Compare this with “He bought it on Monday, meaning “last Monday”

· Names of months are used with the indefinite article when modified by a descriptive attribute:

A cold May is the usual thing in our city.

 

Names of Parts of the Day

To this group of nouns belong: day, night, morning, evening, noon, afternoon, midnight, dawn, dusk, sunrise, sunset, daytime, nightfall and the like.

1. These nouns are used without articles:

· If day and morning, mean 'light', and night and evening mean 'darkness', or if they denote a certain part of the day:

Day broke and we started.

The sun had gone and night had come.

Day is meant for work, night for sleep.

· When they are used as a predicative:

It was evening when he decided to lay his books aside and take a walk.

It was dusk but I could see Henry walking across the field.

· When these nouns aremodified by the adjectives early, late, high, broad because these adjectives do not describe the morning or night, but only show the time:

It was high noon.

It was lateevening.

It was earlymorning.

· After the prepositions at, by, about, past, before, after, towards, till, until: at night, at dawn, by day (вдень), by night (вночі), by noon, by midnight, past noon, about midnight, before dawn, after sunset.

After midnight I walked to the beach with him.

· There is no article with the nouns morning, day and dawn when they are used as subject to the verbs to break, to be at hand; the same is true of the nouns evening, night, dusk when they are followed by the verbs to fall, to gather, to set in, to be at hand, to come:

Day was breaking when we set out.

The sky was overcast and dusk fell early.

Dawn was breaking among the olives.

· When they are modified by the names of the days of the week and the words tomor­row and yesterday:

She was here yesterday afternoon.

I went to Aunt Milly's house on Friday evening.

I shall see him tomorrow morning.

Note.

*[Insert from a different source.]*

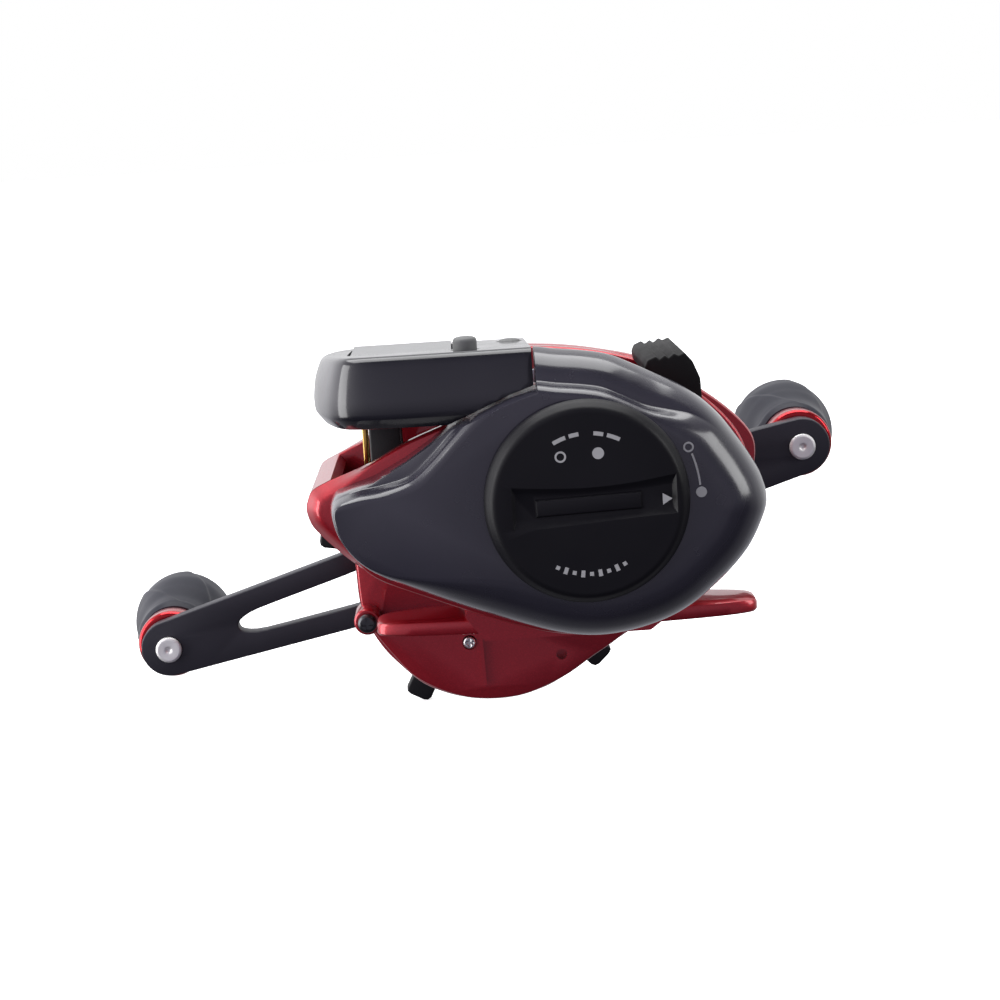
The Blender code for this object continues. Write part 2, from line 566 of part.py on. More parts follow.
# ================================================================ gear side cover
COVER = [(-3.3, 40.3), (2.3, 39.8), (8.5, 38.7), (14.7, 37.0), (20.5, 33.6), (26.4, 29.4), (30.6, 25.0),
         (31.6, 21.4), (30.4, 16.8), (26.8, 11.6), (22.4, 6.8), (18.2, 2.2), (14.4, -2.4), (10.8, -5.9),
         (7.0, -8.2), (3.4, -10.6), (0.2, -12.6), (-3.4, -14.4), (-7.2, -15.3), (-11.4, -15.6), (-15.6, -15.3),
         (-19.4, -14.2), (-22.8, -12.4), (-25.8, -9.6), (-28.6, -6.3), (-30.6, -2.6), (-31.8, 1.6),
         (-32.1, 8.0), (-33.0, 13.0), (-34.4, 17.6), (-35.2, 21.4), (-33.6, 24.6), (-29.0, 27.2),
         (-24.0, 29.6), (-18.0, 31.9), (-12.0, 34.2), (-7.5, 36.2), (-3.3, 37.7)]


def cover_ring(y, d):
    return [(x, y, z) for x, z in inset(COVER, d)]


cover = put("gear_side_cover", loft_bm([cover_ring(COVER_Y0, 0.3), cover_ring(15.6, 0.0), cover_ring(20.0, 0.5),
                                        cover_ring(23.4, 1.9), cover_ring(COVER_FACE, 4.2)]), RED)
inner = loft_bm([cover_ring(13.0, COVER_WALL), cover_ring(20.0, COVER_WALL + 0.4), cover_ring(23.2, 3.6)])
boolean(cover, put("cutter", inner, None))
# pillars for the three cover screws, bearing boss and the cast control neck
PILLARS = [(24.6, 21.4), (-12.0, 29.8), (11.2, -0.8)]
for p in PILLARS:
    boolean(cover, turned("cutter", rod_profile([(2.3, COVER_Y0 + 0.4), (2.3, 24.0)]), p, None), "UNION")
    boolean(cover, turned("cutter", rod_profile([(1.1, 10.0), (1.1, 24.2), (2.0, 24.2), (2.0, 28.0)]), p, None))
boolean(cover, turned("cutter", rod_profile([(9.6, 22.4), (9.6, 26.6), (8.8, 27.3)]), DRIVE_AXIS, None), "UNION")
boolean(cover, turned("cutter", rod_profile([(7.5, 20.0), (7.5, 26.7), (5.0, 26.7), (5.0, 28.0)]), DRIVE_AXIS, None))
boolean(cover, cylinder(5.1, 21.0, 28.0, SPOOL_AXIS))
boolean(cover, turned("cutter", ring_profile(4.2, 6.0, 22.7, 26.8), SPOOL_AXIS, None), "UNION")
for i, p in enumerate(PILLARS):
    s = turned("cover_screw_%d" % (i + 1), rod_profile([(0.8, 18.6), (0.8, 24.5), (1.7, 24.5), (1.7, 25.4), (1.3, 25.7)]),
               p, STEEL)
turned("handle_side_spool_bearing", ring_profile(1.65, 3.95, 23.9, 25.9), SPOOL_AXIS, STEEL)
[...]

Compare: We met on Saturday night (Ми зустрілися ввечері минулої суботи) and We met on a Saturday night (Ми зустрілися якось ввечері у суботу).

· In the following phrases:

all day (long) night after night in the dead of night day after day day in day out late at night all night (through) from morning till night (to work)day and night

But we say: all through the night and all through the day.

· In attributive of-phrases. Yet, the definite article is used when a particular day, night is meant:

He always woke up with the first sounds of morning.

 

2. The definite article is used:

· When the speaker uses these nouns to mean a particular day, night. Very often it is clear from the situation or the context but it may also be expressed with the help of a particularizing attribute:

The night was warm and beautifully still.

He decided to spend the afternoon with his friends.

The weather was very cold on the day of his arrival.

Sometimes we find a descriptive attribute with nouns denoting parts of the day, but the definite article will still be used when the situation makes them definite:

I could see a few faint stars in the clear night.

· If nouns denoting parts of the day are used generically:

He used to spend the morning lying about the beach.

I often sat up the night with him and read to him to ease his pain.

· In some prepositional phrases where they are to be treated as set phrases: in the morning, in the evening, in the daytime, in the afternoon, in the night.

 

3. The indefinite article is used:

· When these nouns are the centre of communication in the sentence and are modified by a descriptive attribute:

I spent a sleepless night.

It was a fine, warm night and Charles and I decided to walk home. On a hot September evening he strolled idly to the embankment.